- [Stated exercise]: Repeat the listing in full, exactly as it stands.

- [Given material]:
****

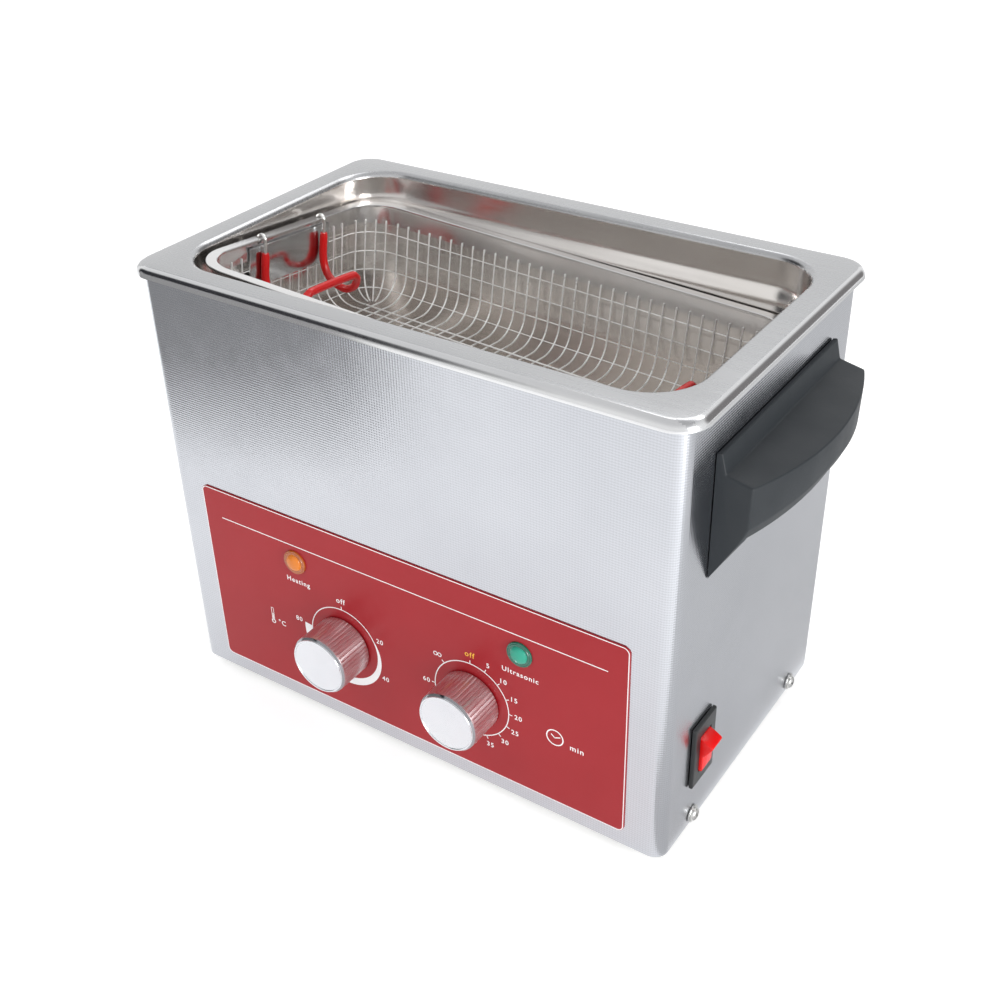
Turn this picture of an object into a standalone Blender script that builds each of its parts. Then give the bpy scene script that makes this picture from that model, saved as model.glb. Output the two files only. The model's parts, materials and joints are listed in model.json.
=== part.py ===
"""Table-top ultrasonic cleaner with a heated tank and a hanging basket, as separate parts.

Every size below is in millimetres, and finish() turns it into metres. The cleaner stands on
z = 0, its control panel faces -Y, and X runs along the panel. The housing's own centre is at
x = 0, y = 0 of the "cleaner" empty, which is moved back so that the world origin is the middle
of the whole footprint, knobs included.
"""

import math

import bmesh
import bpy
from mathutils import Matrix, Vector

MM = 0.001
UP = Vector((0, 0, 1))
FRONT = Vector((0, -1, 0))
BACK = Vector((0, 1, 0))
RIGHT = Vector((1, 0, 0))

# Clearance between solids that touch on the real thing
GAP = 0.3

# Rim and tank, pressed from one sheet
FOOT_HEIGHT = 6.0
RIM_TOP = FOOT_HEIGHT + 207.5
RIM_HALF_X = 132.5
RIM_HALF_Y = 81.0
RIM_CORNER = 13.0
RIM_ROUNDING = 4.0
SHEET = 1.2
MOUTH_ROUNDING = 2.8
UPPER_HALF_X = 118.0
UPPER_CORNER = 22.5
LOWER_HALF_X = 115.3
LOWER_CORNER = 19.8
SHOULDER_TOP = 12.5
SHOULDER_BOTTOM = 21.5
TANK_DEPTH = 100.0
FLOOR_FILLET = 18.0
CORNER_STEPS = 4
ROUNDING_STEPS = 4

# Housing sleeve and base
HOUSING_HALF_X = 128.0
HOUSING_HALF_Y = 77.0
HOUSING_CORNER = 6.5
HOUSING_SHEET = 1.0
HOUSING_EDGE = 0.7
HOUSING_TOP = RIM_TOP - 3.3
HOUSING_FLANGE_HALF_X = 121.5
GASKET_THICKNESS = 1.5
BASE_THICKNESS = 1.2
BASE_CLEARANCE = 0.4
BASE_WALL = 10.0
GASKET_OUTER = 127.0
GASKET_INNER = 122.0
GASKET_CORNER = 6.0
PILLAR_TOP = 9.5
PILLAR_RADIUS = 3.0
FOOT_X = 106.0
FOOT_Y = 56.0
FOOT_RADIUS = 8.0
SIDE_SCREW_Y = 50.0
SIDE_SCREW_Z = 5.0
SCREW_HOLE = 2.0
PLUG_HOLE = 2.8
INLET_HOLE = (14.0, 10.5)
VENT_COLUMNS = 6
VENT_PITCH = 26.0
VENT_WIDTH = 3.2
VENT_LENGTH = 20.0
VENT_Y = 64.0

# Control panel: places are (x, height above the housing's lower edge)
LABEL_LEFT = -110.0
LABEL_RIGHT = 110.5
LABEL_LOW = 8.0
LABEL_HIGH = 105.0
LABEL_CORNER = 3.0
LABEL_THICKNESS = 0.4
TEMPERATURE_DIAL = (-33.0, 46.0)
TIMER_DIAL = (35.9, 46.0)
HEATING_LAMP = (-57.5, 81.5)
ULTRASONIC_LAMP = (60.8, 81.0)
KNOB_FRONT = 96.8
KNOB_RADIUS = 14.3
KNOB_BACK_GAP = 0.6
KNOB_EDGE = 1.3
KNOB_HOLLOW = 7.5
SHAFT_RADIUS = 2.9
BUSH_RADIUS = 4.9
BUSH_END = 80.5
THERMOSTAT_SIZE = (34.0, 30.0, 30.0)
TIMER_SIZE = (42.0, 34.0, 42.0)
LAMP_RADIUS = 4.4
LAMP_BARREL = 5.0
LAMP_BEZEL = 6.0
LAMP_LENGTH = 22.0
LAMP_SEAT = 1.5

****

- [Output]:
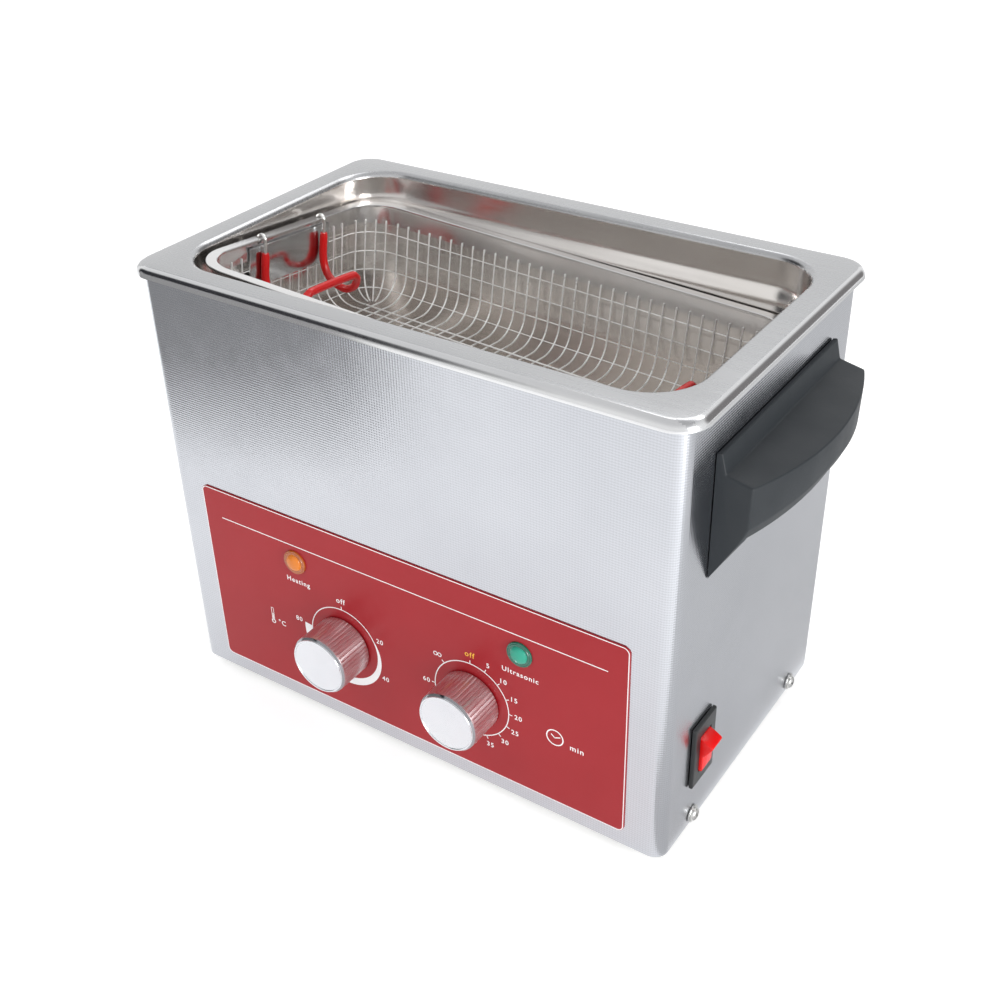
Turn this picture of an object into a standalone Blender script that builds each of its parts. Then give the bpy scene script that makes this picture from that model, saved as model.glb. Output the two files only. The model's parts, materials and joints are listed in model.json.
=== part.py ===
"""Table-top ultrasonic cleaner with a heated tank and a hanging basket, as separate parts.

Every size below is in millimetres, and finish() turns it into metres. The cleaner stands on
z = 0, its control panel faces -Y, and X runs along the panel. The housing's own centre is at
x = 0, y = 0 of the "cleaner" empty, which is moved back so that the world origin is the middle
of the whole footprint, knobs included.
"""

import math

import bmesh
import bpy
from mathutils import Matrix, Vector

MM = 0.001
UP = Vector((0, 0, 1))
FRONT = Vector((0, -1, 0))
BACK = Vector((0, 1, 0))
RIGHT = Vector((1, 0, 0))

# Clearance between solids that touch on the real thing
GAP = 0.3

# Rim and tank, pressed from one sheet
FOOT_HEIGHT = 6.0
RIM_TOP = FOOT_HEIGHT + 207.5
RIM_HALF_X = 132.5
RIM_HALF_Y = 81.0
RIM_CORNER = 13.0
RIM_ROUNDING = 4.0
SHEET = 1.2
MOUTH_ROUNDING = 2.8
UPPER_HALF_X = 118.0
UPPER_CORNER = 22.5
LOWER_HALF_X = 115.3
LOWER_CORNER = 19.8
SHOULDER_TOP = 12.5
SHOULDER_BOTTOM = 21.5
TANK_DEPTH = 100.0
FLOOR_FILLET = 18.0
CORNER_STEPS = 4
ROUNDING_STEPS = 4

# Housing sleeve and base
HOUSING_HALF_X = 128.0
HOUSING_HALF_Y = 77.0
HOUSING_CORNER = 6.5
HOUSING_SHEET = 1.0
HOUSING_EDGE = 0.7
HOUSING_TOP = RIM_TOP - 3.3
HOUSING_FLANGE_HALF_X = 121.5
GASKET_THICKNESS = 1.5
BASE_THICKNESS = 1.2
BASE_CLEARANCE = 0.4
BASE_WALL = 10.0
GASKET_OUTER = 127.0
GASKET_INNER = 122.0
GASKET_CORNER = 6.0
PILLAR_TOP = 9.5
PILLAR_RADIUS = 3.0
FOOT_X = 106.0
FOOT_Y = 56.0
FOOT_RADIUS = 8.0
SIDE_SCREW_Y = 50.0
SIDE_SCREW_Z = 5.0
SCREW_HOLE = 2.0
PLUG_HOLE = 2.8
INLET_HOLE = (14.0, 10.5)
VENT_COLUMNS = 6
VENT_PITCH = 26.0
VENT_WIDTH = 3.2
VENT_LENGTH = 20.0
VENT_Y = 64.0

# Control panel: places are (x, height above the housing's lower edge)
LABEL_LEFT = -110.0
LABEL_RIGHT = 110.5
LABEL_LOW = 8.0
LABEL_HIGH = 105.0
LABEL_CORNER = 3.0
LABEL_THICKNESS = 0.4
TEMPERATURE_DIAL = (-33.0, 46.0)
TIMER_DIAL = (35.9, 46.0)
HEATING_LAMP = (-57.5, 81.5)
ULTRASONIC_LAMP = (60.8, 81.0)
KNOB_FRONT = 96.8
KNOB_RADIUS = 14.3
KNOB_BACK_GAP = 0.6
KNOB_EDGE = 1.3
KNOB_HOLLOW = 7.5
SHAFT_RADIUS = 2.9
BUSH_RADIUS = 4.9
BUSH_END = 80.5
THERMOSTAT_SIZE = (34.0, 30.0, 30.0)
TIMER_SIZE = (42.0, 34.0, 42.0)
LAMP_RADIUS = 4.4
LAMP_BARREL = 5.0
LAMP_BEZEL = 6.0
LAMP_LENGTH = 22.0
LAMP_SEAT = 1.5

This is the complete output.